Sainsbury’s-Asda merger is set to be subject to an in depth investigation by the competition authority.
The Competitions and Markets Authority (CMA) said that the merger “raises sufficient concerns to be referred for a more in-depth review”.
The CMA has launched the second part of an investigation into the £12 billion merger amid concerns that the deal will lead to less choice and higher prices for customers.
“The companies are two of the largest grocery retailers in the UK and their stores overlap in hundreds of local areas, where shoppers could face higher prices or a worse quality of service,” the CMA stated.

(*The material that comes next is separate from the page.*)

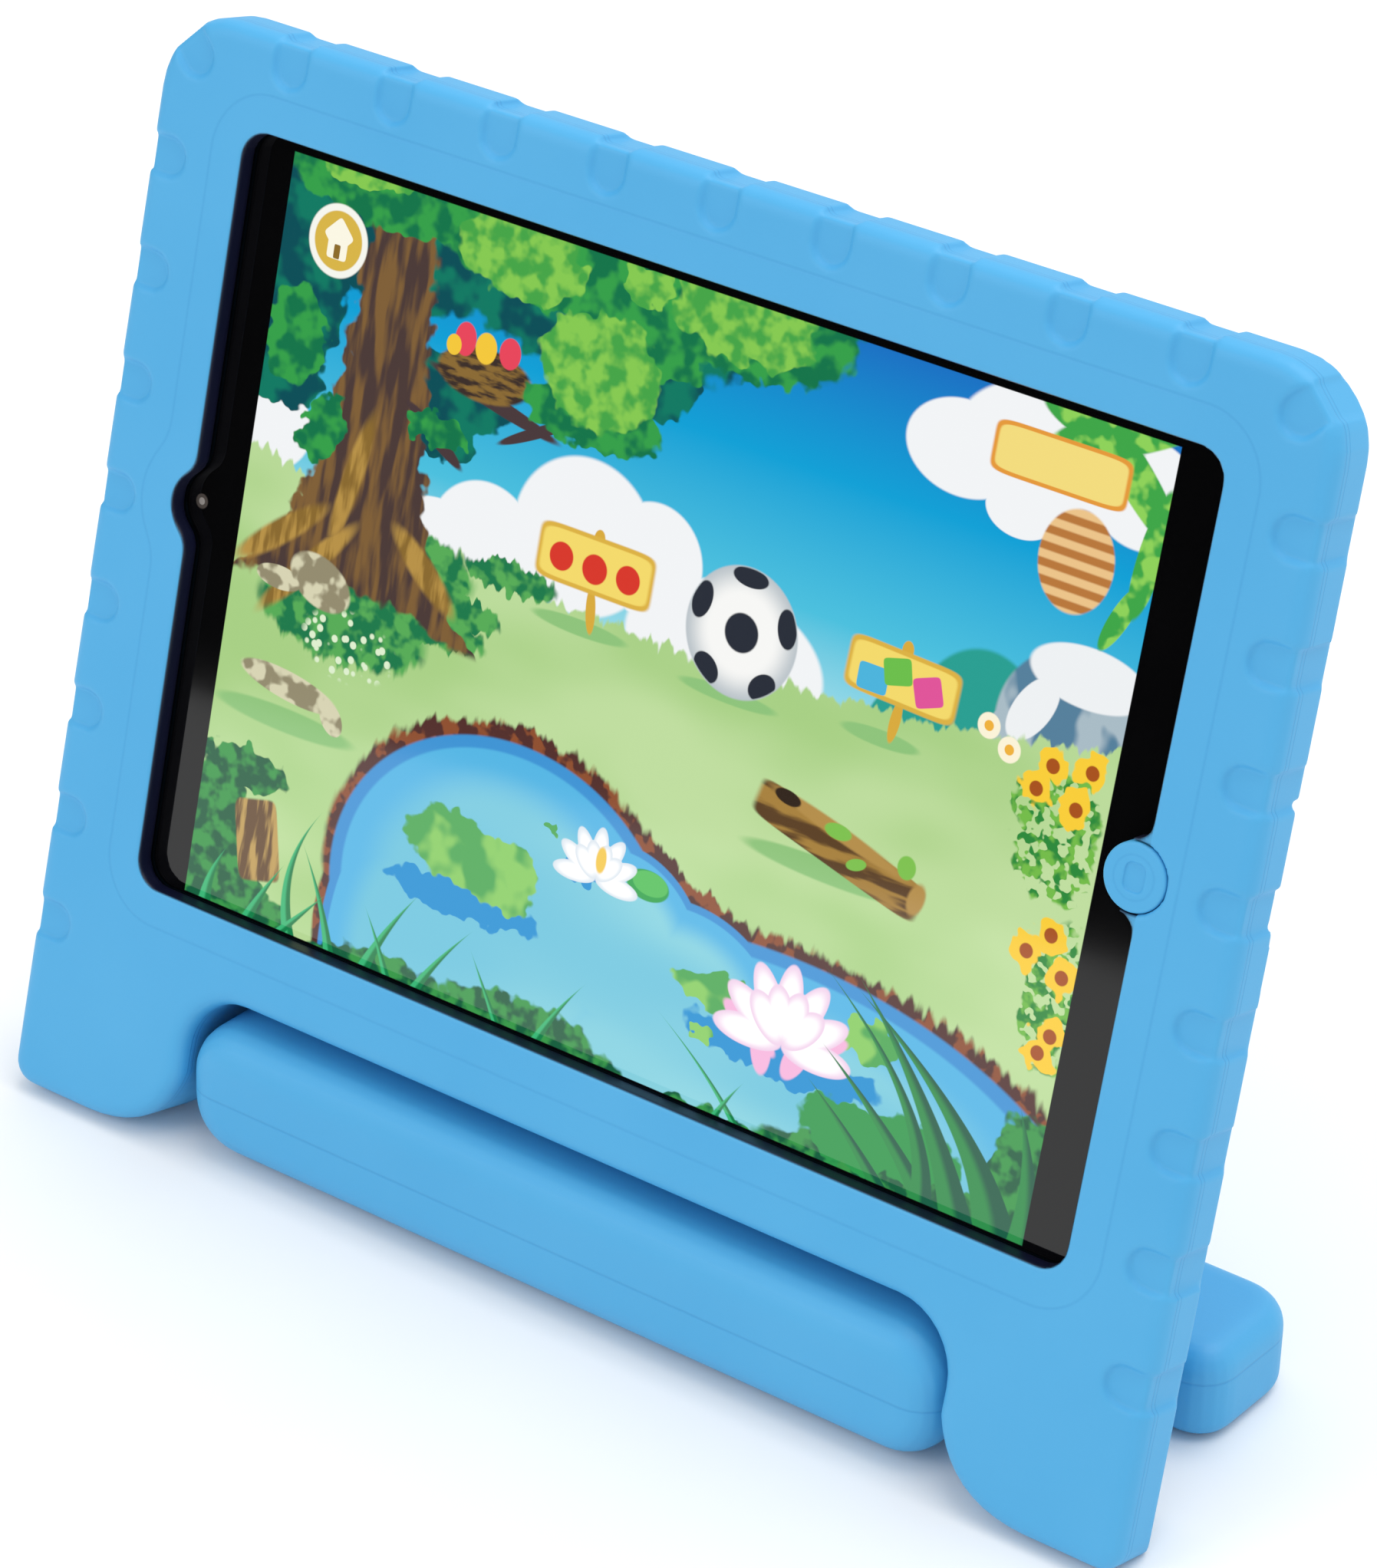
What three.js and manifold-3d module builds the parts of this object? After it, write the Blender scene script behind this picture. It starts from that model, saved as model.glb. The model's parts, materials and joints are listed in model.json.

The deal, announced back in April, is set to merge the UK’s second and third-largest supermarkets.
It will create the UK’s biggest retail chain with a 31.4 percent market share and some 2,800 stores across the country.
The merger will see the Sainsbury’s-Asda chain surpass Tesco, which is currently the UK’s biggest supermarket.
In a joint statement, Sainsbury’s executive Mike Coupe and Roger Burnley, Asda’s president and chief executive commented: “We expected the CMA would want to undertake an in-depth review and look forward to engaging with the CMA and Panel on this next phase of the process.”
Supermarket chains have been under increased pressure in recent years, amid competition from budget retailers such as Lidl and Aldi, which have continued to grow their market share.
This week, Tesco announced the opening of its new discount store, Jack’s, as it looks to take on the Lidl and Aldi chains.
Jack’s, which is named after Tesco’s founder Jack Cohen, is set to open its first store in Chatteris in Cambridgeshire.
Tesco Chief Executive Dave Lewis has said that following the initial opening, 10-15 Jack’s stores are set to open in the following six months.
Shares in Sansbury’s (LON:SBRY) are currently -0.65 percent.
Asda owner Walmart (NYSE:WMT) shares are currently +0.64 percent as of 11.48AM (GMT).